Peter Hoskin

Cameron cheered by the Lib Dems, spared by the Tories, mocked by Labour

If you wanted proof that Cameron has softened his stance towards Europe since the hard chill of December, then just look to the Lib Dems. Nick Clegg, unlike then, was sat next to the Prime Minister as he gave his statement to the Commons this afternoon. And the questions that followed from the likes of Menzies Campbell and Simon Hughes were generally warm and approving. Campbell started by, in his words, ‘praising the pragmatism of the PM’. Hughes celebrated a ‘more successful and satisfactory summit than the one in December’.

That praise, while friendly enough, creates obvious problems for Cameron — and it was those problems that Ed Miliband sought to exploit in his questions to the PM. The Labour leader’s basic inquiry was ‘what exactly have you vetoed?’ And he made it with more force and panache than he can normally muster. The Labour benches laughed as Miliband quoted Cameron’s past assertions about the use of EU institutions for the fiscal compact, and then laughed some more as he listed how those assertions have now been overturned. Ed Balls kept braying in the background, ‘what a joke’.

Cameron looked rattled, but he recovered some ground. His lifeline was Miliband’s own vacillation over Europe. Would the Labour leader have signed Britain up to this fiscal union? Or would he have put his eurosceptic-sounding rhetoric into action, and not? ‘He’s had 53 days to make up his mind,’ said Cameron, but the answer’s still not clear. Miliband did suggest that Britain’s interest would be better served by somehow, maybe, possibly, being more involved with the new treaty than we are. But it’s a much less clear position than Cameron’s own ‘We are not signing it, we are not part of it, we are not ratifying it, it doesn’t place any obligations on Britain…’ even after the softening exercises of the past few days.

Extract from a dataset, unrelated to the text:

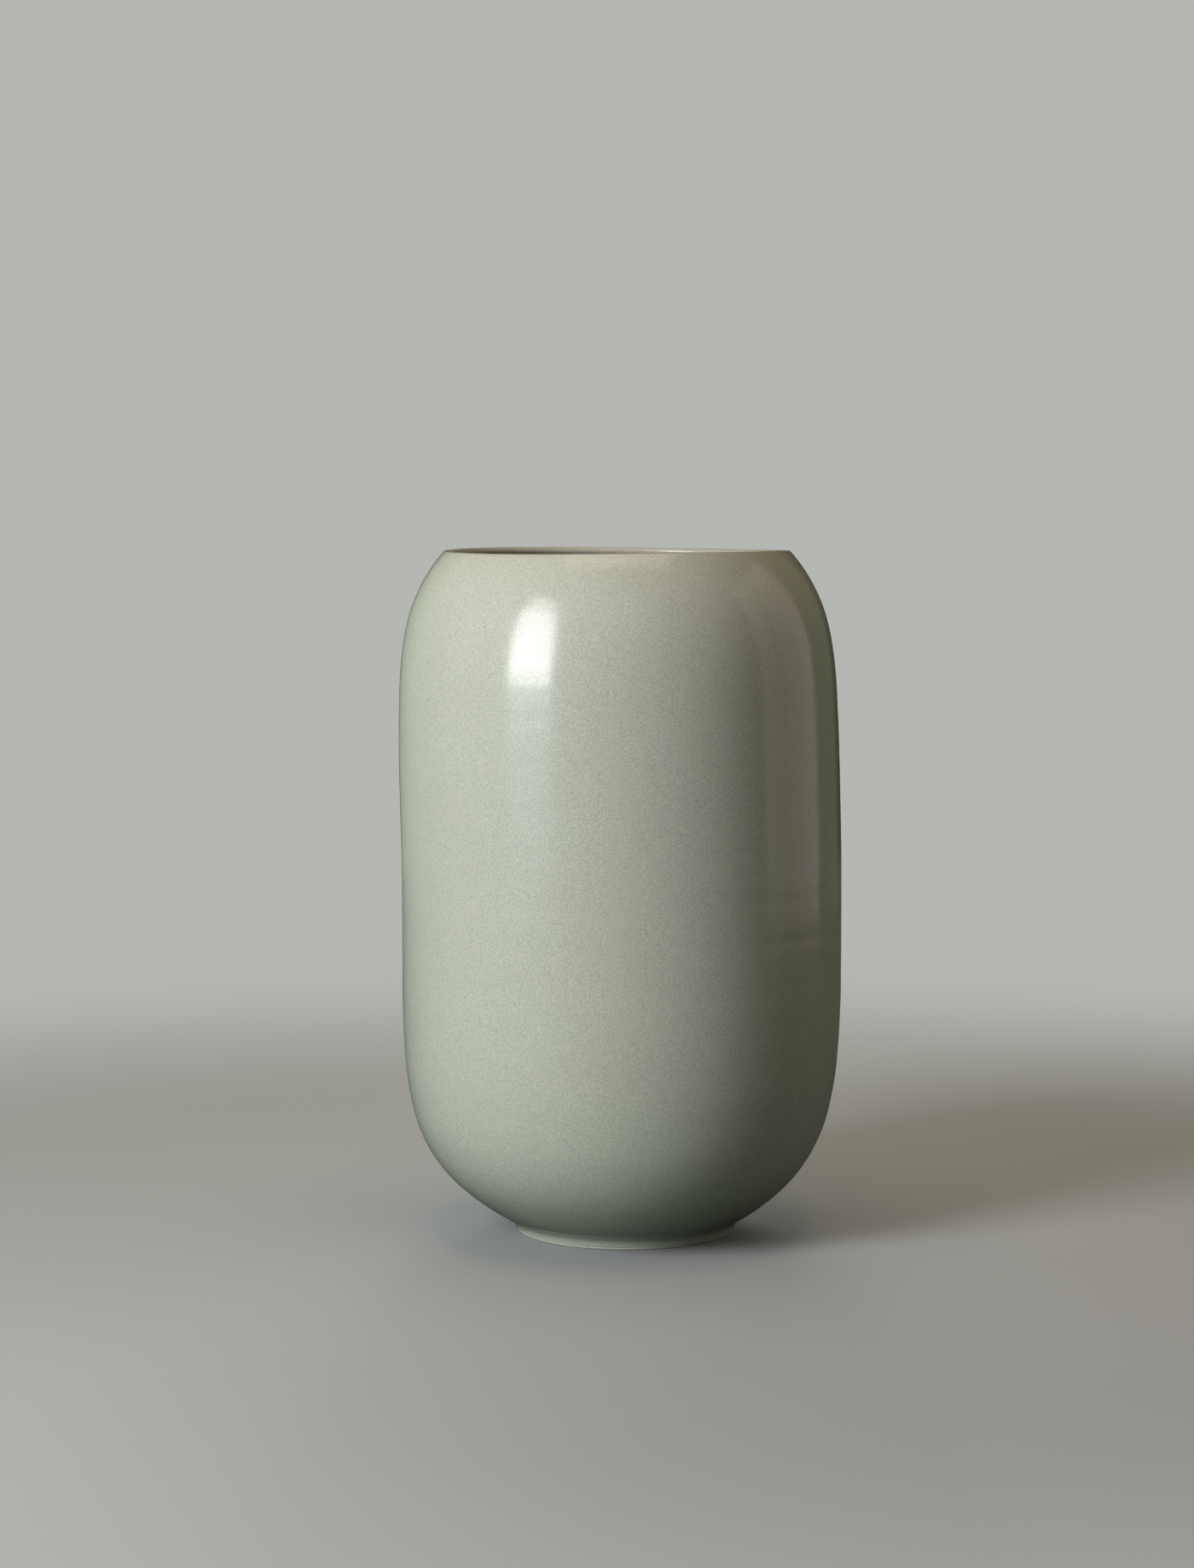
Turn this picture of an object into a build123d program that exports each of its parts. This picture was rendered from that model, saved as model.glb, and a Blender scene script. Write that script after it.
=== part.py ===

Cameron was also helped, more or less, by his own backbenchers. There were a few awkward questions, of course, but they were from unsurprising quarters and were less fierce than they might have been. Bill Cash, for instance, didn’t attack the PM directly, but only asked whether we’re on a ‘slippery slope’ to a ‘more federal, more coercive’ Europe. Similarly, Bernard Jenkin chose to warn Cameron about the new fiscal union subverting the EU institutions against Britain’s interests. They’re not exactly happy, but they didn’t unleash their full anger this afternoon. 

In sum, the political gains that Cameron made in December have probably been eroded by today’s theatre. But one sparkier performance from Ed Miliband is no substitute for clear policy. No amount of sparky performances ever will be.